These fractions are very complex mixtures. No chemical changes have yet taken place. The fractions need to be chemically altered to make them into more useful products with different melting and boiling points and different chemical properties. .
Cracking and reforming are the processes used to alter the fractions. Cracking breaks large molecules into smaller ones that are more useful. Reforming changes the internal structure of molecules to produce different compounds. By altering conditions such as temperature and pressure or the use of catalysts, the cracking and reforming techniques can be controlled to produce exactly the blend of compounds needed at a particular time.

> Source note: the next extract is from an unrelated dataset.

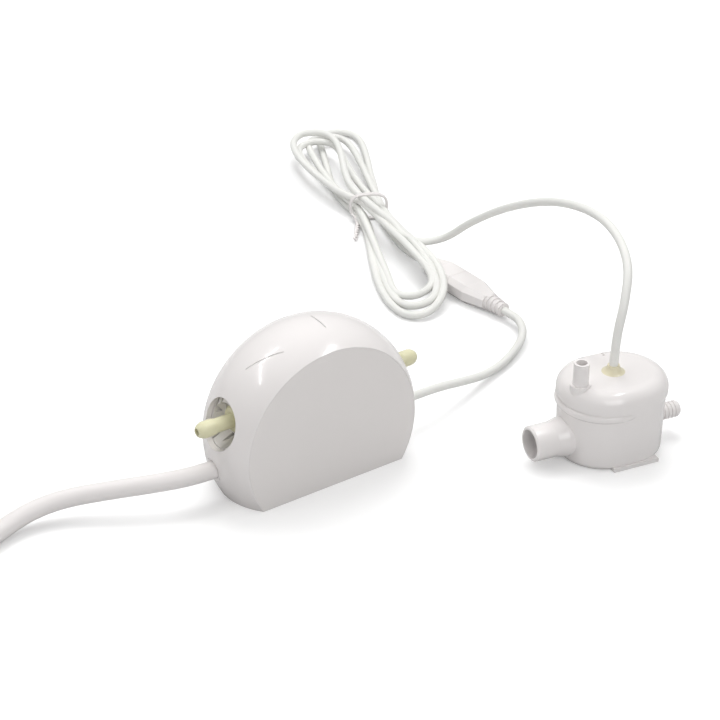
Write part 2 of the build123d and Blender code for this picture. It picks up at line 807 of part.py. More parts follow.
# ---------------------------------------------------------------- hank, tie and coil
def round_hull(circles):
    """Outline drawn tight round some circles."""
    edges = ShapeList()
    for x, y, radius in circles:
        edges += (Pos(x, y) * Circle(radius)).edges()
    return make_hull(edges)


def hank():
    """Outer shape of the tied hank of lead: two loops that meet at a waist."""
    plan = Sketch()
    for group in ((hank_front,), hank_far):
        plan += round_hull(group + (hank_waist,))
    for group in hank_holes:
        plan -= round_hull(group)
    body = extrude(Pos(0, 0, hank_bottom) * plan, hank_height)
    body = fillet(body.edges().group_by(Axis.Z)[-1], hank_round)
    side = connector_width / 2 + 1.0
    end = connector_seam_y + socket_straight + socket_taper + socket_relief_length + 1.5
    cover = block(connector_x - side, far + connector_x, 0, end, 0, connector_height + 0.6)
    return body - cover


def hank_angle():
    along = Vector(*hank_far[0][:2]) - Vector(*hank_front[:2])
    return along.get_signed_angle(Vector(1, 0, 0), Vector(0, 0, -1))


def cable_tie():
    """Twist tie round the hank's waist, with a loose end."""
    half = hank_waist[2] + tie_slack
    low = hank_bottom - 0.2
    high = hank_bottom + hank_height + loose_gap
    band = block(-tie_width / 2, tie_width / 2, -half - tie_thickness, half + tie_thickness,
                 low - tie_thickness, high + tie_thickness)
    band -= block(-tie_width, tie_width, -half, half, low, high)
    width, length = tie_tail
    tail = block(0, length, -width / 2, width / 2, low - tie_thickness, low)
    tail = Pos(0, half + width / 2, 0) * Rot(0, 0, tie_tail_turn) * tail
    return Pos(hank_waist[0], hank_waist[1], 0) * Rot(0, 0, hank_angle()) * (band + tail)


def mains_coil():
    ring = Pos(*coil_centre, 0) * (Circle(coil_outer) - Circle(coil_inner))
    body = extrude(ring, coil_height)
    return fillet(body.edges(), coil_round)


def mains_cores():
    """Stripped cores at the free end of the mains lead."""
    end = Vector(*mains_tail_route[-1])
    heading = (end - Vector(*mains_tail_route[-2])).normalized()
    frame = Plane(origin=end, z_dir=heading)
    cores = []
    for number in range(core_count):
        turn = radians(90 + 360 * number / core_count)
        centre = Pos(core_place * cos(turn), core_place * sin(turn))
        cores.append(extrude(frame * centre * Circle(core_radius), core_length))
    return Compound(cores)


# ---------------------------------------------------------------- build and save
RESERVOIR = Pos(reservoir_x, reservoir_y, 0) * Rot(0, 0, reservoir_yaw)
CONNECTOR = Pos(connector_x, connector_seam_y, connector_height / 2) * Rot(0, 0, 90)

save(cover_shell(), "cover_shell")
save(front_plate(), "front_plate")
save(gland(-1, mains_diameter), "mains_grommet")
save(gland(1, lead_diameter), "lead_grommet")
save(cable_clamp(-1, mains_diameter), "mains_clamp")
save(cable_clamp(1, lead_diameter), "lead_clamp")
save(end_mount(-1), "inlet_end_mount")
save(end_mount(1), "outlet_end_mount")
save(nozzle(-1), "inlet_nozzle")
save(nozzle(1), "outlet_nozzle")
save(valve(tube_half + 2 * o_ring_section + seat_gap), "outlet_valve")

save(Pos(0, 0, nozzle_height) * pipe_x(-tube_half, tube_half, tube_radius, tube_bore), "piston_tube")
seal_radius = tube_radius - o_ring_section
o_rings = [Pos(side * (tube_half + o_ring_section), 0, nozzle_height) * Rot(0, 90, 0)
           * Torus(seal_radius, o_ring_section) for side in (-1, 1)]
save(Compound(o_rings), "tube_o_rings")
save(piston(), "piston")
save(valve(piston_length / 2 - valve_length), "piston_valve")
spring_stop = tube_half + 2 * o_ring_section - seat_gap
spring_foot = piston_length / 2 + spring_end_gap
save(spring(-spring_stop, -spring_foot), "inlet_spring")
save(spring(spring_foot, spring_stop), "outlet_spring")
save(bobbin(), "coil_bobbin")
save(winding(), "coil_winding")
save(yoke(), "coil_yoke")
cutout_x, cutout_y, cutout_z = cutout_size
save(block(-cutout_x / 2, cutout_x / 2, -cutout_y / 2, cutout_y / 2,
           yoke_top() + seat_gap, yoke_top() + seat_gap + cutout_z), "thermal_cutout")
save(circuit_board(), "circuit_board")
save(board_screws(), "board_screws")
save(terminal_block(), "terminal_block")
save(capacitors(), "capacitors")
save(control_chip(), "control_chip")

save(RESERVOIR * reservoir_cup(), "reservoir_cup")
save(RESERVOIR * filter_screen(), "filter_screen")
save(RESERVOIR * reservoir_lid(), "reservoir_lid")
save(RESERVOIR * lid_seal(), "lid_seal")
save(RESERVOIR * sensor_stem(), "sensor_stem")
save(RESERVOIR * stem_clip(), "stem_clip")
save(RESERVOIR * reed_switch(), "reed_switch")
save(RESERVOIR * float_ring(), "float_ring")
save(RESERVOIR * float_magnet(), "float_magnet")
save(RESERVOIR * glue_bead(), "glue_bead")

save(CONNECTOR * connector_socket(), "connector_socket")
save(CONNECTOR * socket_contacts(), "socket_contacts")
save(CONNECTOR * connector_plug(), "connector_plug")
save(CONNECTOR * plug_pins(), "plug_pins")

save(hank(), "sensor_hank")
save(cable_tie(), "cable_tie")
save(mains_coil(), "power_cable_coil")
save(mains_cores(), "mains_cores")

mains_start = (-clamp_face(mains_diameter), gland_y, gland_z)
cord_tube("power_cable", [mains_start] + mains_route, mains_diameter)
cord_tube("power_cable_tail", mains_tail_route, mains_diameter)
lead_exit = wall_x(gland_y, gland_z) + lead_standoff
save(rod_x(clamp_face(lead_diameter), lead_exit, lead_diameter / 2, gland_y, gland_z), "pump_lead_root")
lead_start = (lead_exit, gland_y, gland_z)
plug_end = connector_seam_y - seam_gap - plug_straight - plug_taper - relief_length
lead_end = (connector_x, plug_end, connector_height / 2)
cord_tube("pump_lead", [lead_start] + pump_lead_route + [lead_end], lead_diameter)
socket_end = connector_seam_y + socket_straight + socket_taper + socket_relief_length
tail_start = (connector_x, socket_end, connector_height / 2)
tail_end = (connector_x, socket_end + sensor_tail_length, connector_height / 2)
tail = Plane(origin=tail_start, z_dir=(0, 1, 0)) * Circle(lead_diameter / 2)
save(extrude(tail, sensor_tail_length), "sensor_tail")
arch_end = (reservoir_x, reservoir_y, lid_top + glue_height)
cord_tube("sensor_arch", arch_route + [arch_end], lead_diameter)
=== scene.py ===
# %% [markdown]
# # A mini condensate pump and its reservoir
#
# The small pump that lifts the water from an air conditioner.  The rigid parts come from
# the CAD frame, in metres, and stay where they are.  This lesson gives them their finishes
# and makes again what CAD only stands in for: the leads, the springs and the tie.

# %% Load the frame
import json
import math

import bmesh
import bpy
from mathutils import Matrix, Vector


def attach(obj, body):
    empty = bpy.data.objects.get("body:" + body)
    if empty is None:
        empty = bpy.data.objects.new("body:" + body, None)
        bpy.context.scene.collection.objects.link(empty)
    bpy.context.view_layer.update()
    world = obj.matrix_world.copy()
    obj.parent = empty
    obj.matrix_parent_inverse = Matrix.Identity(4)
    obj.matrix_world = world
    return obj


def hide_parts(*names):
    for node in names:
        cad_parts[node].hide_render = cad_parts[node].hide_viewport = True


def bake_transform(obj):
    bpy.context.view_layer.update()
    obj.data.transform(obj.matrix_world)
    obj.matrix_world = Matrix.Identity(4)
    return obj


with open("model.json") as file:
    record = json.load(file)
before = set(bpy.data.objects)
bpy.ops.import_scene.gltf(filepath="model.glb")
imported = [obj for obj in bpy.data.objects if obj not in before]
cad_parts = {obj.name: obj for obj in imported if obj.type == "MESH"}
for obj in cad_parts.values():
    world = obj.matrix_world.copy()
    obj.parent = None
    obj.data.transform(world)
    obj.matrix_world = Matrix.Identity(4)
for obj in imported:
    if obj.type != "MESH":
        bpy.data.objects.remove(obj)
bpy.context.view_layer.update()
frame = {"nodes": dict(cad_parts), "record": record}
nodes = frame["nodes"]
MM = 0.001

# %% [markdown]
# ## Camera
#
# A wide lens close by would make the near end of so small a pump look swollen, so this is
# a long lens from well back.  The camera comes first because the leads are judged by its
# view: a length that lies outside it has to be wound up.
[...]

Naphtha is cracked by mixing it with steam and heating it to eight hundred degrees centigrade. It is cooled rapidly to four hundred degrees centigrade, causing chemical changes. The mixture of C6 to C10 compounds is converted to a small number of C2, C3 and C4 compounds which contain carbon-carbon double bonds, C=C (Brown 111).
The simple compounds are often known as basic chemicals'. All of the basic chemicals are small molecules containing between two and seven carbon atoms. It is these molecules that are the monomers from which the polymers are then made.
The small monomer molecules are reacted together to form a polymer. In order to make the monomers react and join together, small amounts of catalysts are added to the polymerization reactor.
Eight of the most important polymers are produced from only three basic chemicals which come from naphtha (Harper).
Ethylene C2H4.
polymerization to form high density polyethylene (HDPE), low density polyethylene (LDPE) or linear low density polyethylene (LLDPE).
reaction with chlorine to form chloroethene * polymerization to form polyvinyl chloride (PVC).
reaction with benzene to form styrene * polymerization to form polystyrene (PS).
reaction with oxygen to form ethane oxide * further reaction and polymerization to form polyethylene-terephthalate (PET).